Chelsea came calling in January last year…

‘We were very happy to be here. We are in the right place. It’s a big club, a well-organised club and we work with very nice and competent people. It could never happen in football that you could arrive in January and win the Champions League final in May if the whole club didn’t have a good structure and give us good support.

‘From the personal side, it was the hardest time in my life, and I think I can talk for the other guys too. I left my wife in Paris with three kids, the youngest was just six months old, without support. It was very hard. Thomas and the staff gave me support and energy. During those three months, if someone was down, we tried to push him again and help him. We grew so close together. We lived together in one hotel and spent all our time together.

‘We never gave up. We worked so hard. And I believe you get it back. In the end we got in the top four, and we won the Champions League. The hardest time of my life gave me the best time of my life.’

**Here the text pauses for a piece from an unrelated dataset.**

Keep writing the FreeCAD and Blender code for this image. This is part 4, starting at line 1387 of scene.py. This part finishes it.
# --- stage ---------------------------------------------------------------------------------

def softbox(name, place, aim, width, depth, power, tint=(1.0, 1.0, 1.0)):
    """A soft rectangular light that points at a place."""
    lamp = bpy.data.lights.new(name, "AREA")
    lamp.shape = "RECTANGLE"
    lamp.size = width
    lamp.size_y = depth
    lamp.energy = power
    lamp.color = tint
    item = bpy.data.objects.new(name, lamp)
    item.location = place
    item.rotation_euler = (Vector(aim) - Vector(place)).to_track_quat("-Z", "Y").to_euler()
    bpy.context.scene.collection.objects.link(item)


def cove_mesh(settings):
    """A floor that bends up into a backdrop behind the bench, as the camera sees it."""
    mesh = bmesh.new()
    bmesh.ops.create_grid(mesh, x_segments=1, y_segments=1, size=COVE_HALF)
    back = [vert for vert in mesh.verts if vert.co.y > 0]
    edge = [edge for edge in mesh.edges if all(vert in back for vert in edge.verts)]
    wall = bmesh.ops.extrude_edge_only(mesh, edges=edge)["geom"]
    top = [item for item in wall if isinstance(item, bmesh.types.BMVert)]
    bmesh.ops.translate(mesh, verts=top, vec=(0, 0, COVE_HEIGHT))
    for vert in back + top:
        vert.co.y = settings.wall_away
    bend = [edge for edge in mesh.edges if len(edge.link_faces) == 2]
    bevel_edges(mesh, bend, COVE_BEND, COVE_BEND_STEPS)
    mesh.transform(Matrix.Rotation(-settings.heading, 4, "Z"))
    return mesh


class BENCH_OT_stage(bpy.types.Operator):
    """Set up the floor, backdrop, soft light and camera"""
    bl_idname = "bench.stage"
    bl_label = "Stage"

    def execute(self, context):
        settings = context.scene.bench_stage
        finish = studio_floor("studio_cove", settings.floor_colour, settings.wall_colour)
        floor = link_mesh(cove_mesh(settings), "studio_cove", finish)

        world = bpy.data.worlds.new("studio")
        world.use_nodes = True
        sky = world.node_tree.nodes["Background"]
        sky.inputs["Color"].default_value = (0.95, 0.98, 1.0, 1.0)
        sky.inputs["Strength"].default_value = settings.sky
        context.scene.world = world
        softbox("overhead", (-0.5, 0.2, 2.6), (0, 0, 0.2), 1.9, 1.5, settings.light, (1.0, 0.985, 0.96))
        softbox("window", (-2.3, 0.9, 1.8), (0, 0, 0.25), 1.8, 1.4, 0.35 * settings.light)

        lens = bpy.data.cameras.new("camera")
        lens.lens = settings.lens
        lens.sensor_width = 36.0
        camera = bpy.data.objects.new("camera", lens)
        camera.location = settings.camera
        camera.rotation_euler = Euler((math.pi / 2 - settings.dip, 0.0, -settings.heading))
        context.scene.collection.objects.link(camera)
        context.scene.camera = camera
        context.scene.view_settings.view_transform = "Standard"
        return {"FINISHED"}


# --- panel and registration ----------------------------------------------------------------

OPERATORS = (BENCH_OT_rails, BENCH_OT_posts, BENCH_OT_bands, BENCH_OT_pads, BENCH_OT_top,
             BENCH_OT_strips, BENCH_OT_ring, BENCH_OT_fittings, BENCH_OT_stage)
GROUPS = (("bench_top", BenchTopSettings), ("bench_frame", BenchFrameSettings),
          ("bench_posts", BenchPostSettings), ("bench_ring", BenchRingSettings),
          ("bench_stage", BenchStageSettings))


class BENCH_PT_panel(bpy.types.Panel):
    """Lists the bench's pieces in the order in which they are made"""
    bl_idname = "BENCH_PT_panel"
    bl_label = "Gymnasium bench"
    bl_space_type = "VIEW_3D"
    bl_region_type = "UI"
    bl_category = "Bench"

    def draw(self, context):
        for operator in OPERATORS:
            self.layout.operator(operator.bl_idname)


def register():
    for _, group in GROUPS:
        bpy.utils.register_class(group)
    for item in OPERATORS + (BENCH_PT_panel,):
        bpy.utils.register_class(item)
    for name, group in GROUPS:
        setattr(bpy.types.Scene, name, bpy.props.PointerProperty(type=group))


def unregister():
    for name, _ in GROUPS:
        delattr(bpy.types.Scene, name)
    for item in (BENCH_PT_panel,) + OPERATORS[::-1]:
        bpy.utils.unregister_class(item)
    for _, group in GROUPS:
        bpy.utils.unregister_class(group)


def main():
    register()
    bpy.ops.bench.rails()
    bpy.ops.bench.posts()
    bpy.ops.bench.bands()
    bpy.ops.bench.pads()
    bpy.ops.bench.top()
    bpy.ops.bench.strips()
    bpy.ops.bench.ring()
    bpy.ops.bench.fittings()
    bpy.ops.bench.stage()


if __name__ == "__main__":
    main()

That Champions League win earned you plenty of attention in your homeland, didn’t it?

‘As a player I was one of the best 30 players in Hungary. I played nearly 200 games in the German first and second divisions, and that was okay, good for a Hungarian, but as a coach I can top it. I have some titles in Austria, in Germany, in France and now here at Chelsea.

‘I try to give something back to my country. I am in conversation with the Hungarian Football Federation. I try to support them with ideas and help them with which way the structure of Hungarian football needs to go, and to help the development of different areas: coaches, video analysts, the psychological side, fitness coaches, physiotherapists. It’s about who we need to teach, and what we need to teach them to make Hungarian football better. I’ve been working very closely with them for five or six years to pass on the knowledge and information I have learned.’

And what about your role as Tuchel’s assistant now? What does that entail?

‘I absolutely enjoy my role. I enjoy that I don’t need the three steps with the players. I can be very close with them. I can talk about football for sure but also about private problems, I can try to help them in every direction. It’s still very important for me to have my role in the training team, the coaching staff’s team. It’s important to be part of any decision – be it match plan, transfer window – and this is what I find here. Thomas is absolutely open for all our ideas and he listens to me.

‘That is why I don’t mind not being a main guy. In that one step you win more responsibility and more stress – and yes, okay, more money! As a manager, you are always busy, talking with everybody, and thinking about decisions. When I finish my work here, more or less I can be at home.

‘After 34 years in football – I started in ’88 – I feel I have the right balance in my life. I am sitting on the train and it’s going 200 kilometres an hour in the right direction through all the stations. Why should I pull the emergency brake now and say ‘okay, I step out and try to be a manager to be proud’? It makes no sense. Maybe one day it will come naturally in my life, but right now, I don’t want to force it. I’m on the right train!’